Le renom en France de l'Italien Brunetto Latini vient de ce qu'il a composé son Trésor en français, déclarant que c'était « parler plus délectable et plus commun à toutes gens ». Mais son cas fait problème pour les lecteurs de la Divine Comédie, car Dante, qui fut son élève, le situe dans un cercle infernal qui passe pour celui des sodomites. Il semble qu'en réalité ce qu'il lui reproche soit d'avoir blasphémé contre sa langue maternelle, comme ses compagnons d'infortune au chant XV de l'Inferno, Accurse et Gratien, auraient maltraité le droit et la grammaire. Il le traite pourtant en « père » et le remercie de lui avoir « enseigné comment l'homme s'éternise » (par la gloire des lettres).

Florentin de bonne lignée, Brunetto Latini fut chancelier de la commune et chargé de mission auprès du roi de Castille. Exilé en France après la défaite de son parti, c'est là qu'il écrivit l'encyclopédie appelée Trésor, ensuite versifiée en latin sous le nom de Tesoretto. Revenu dans sa patrie en 1266, couvert d'honneurs, c'est lui qui fera lire à Dante la Consolation de Boèce et le De amicitia de Cicéron, c'est-à-dire les œuvres qui vont inspirer son Banquet.

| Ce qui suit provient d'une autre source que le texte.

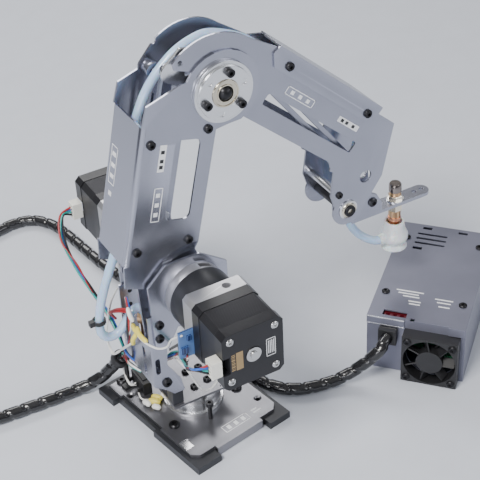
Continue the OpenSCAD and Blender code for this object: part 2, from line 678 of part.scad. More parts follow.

Le poète lui doit une partie de sa vision universaliste, mais, tout en reconnaissant (dans le De vulgari eloquentia, I, 6) que le monde « lui est patrie comme aux poissons la mer » et que d'autres peuples ont usé de langues « plus délectables que la latine » (Dante songe ici à l'hébreu), il n'eût pas ajouté comme son maître : « Où que j'aille, je serai en la mienne terre, en sorte qu'aucune terre ne m'est exil ni pays étranger, car bien être appartient à l'homme, non au lieu » (Trésor, II, 2). Et surtout il n'eût pas écrit lui-même en langue d'oïl, dialecte des Capétiens abhorrés. Il reste que Brunetto Latini lui a probablement révélé une partie de la poésie française, mais surtout cette éthique d'Aristote (morale individuelle et politique) à laquelle il doit tant. Le chroniqueur Villani, qui dit Brunetto « grand philosophe » et « excellent maître en rhétorique », le loue d'avoir rédigé les lois de Florence et, non seulement « guidé et gouverné la république », mais « dégrossi les Florentins, les rendant habiles à bien parler » (Cronica, VIII, 10).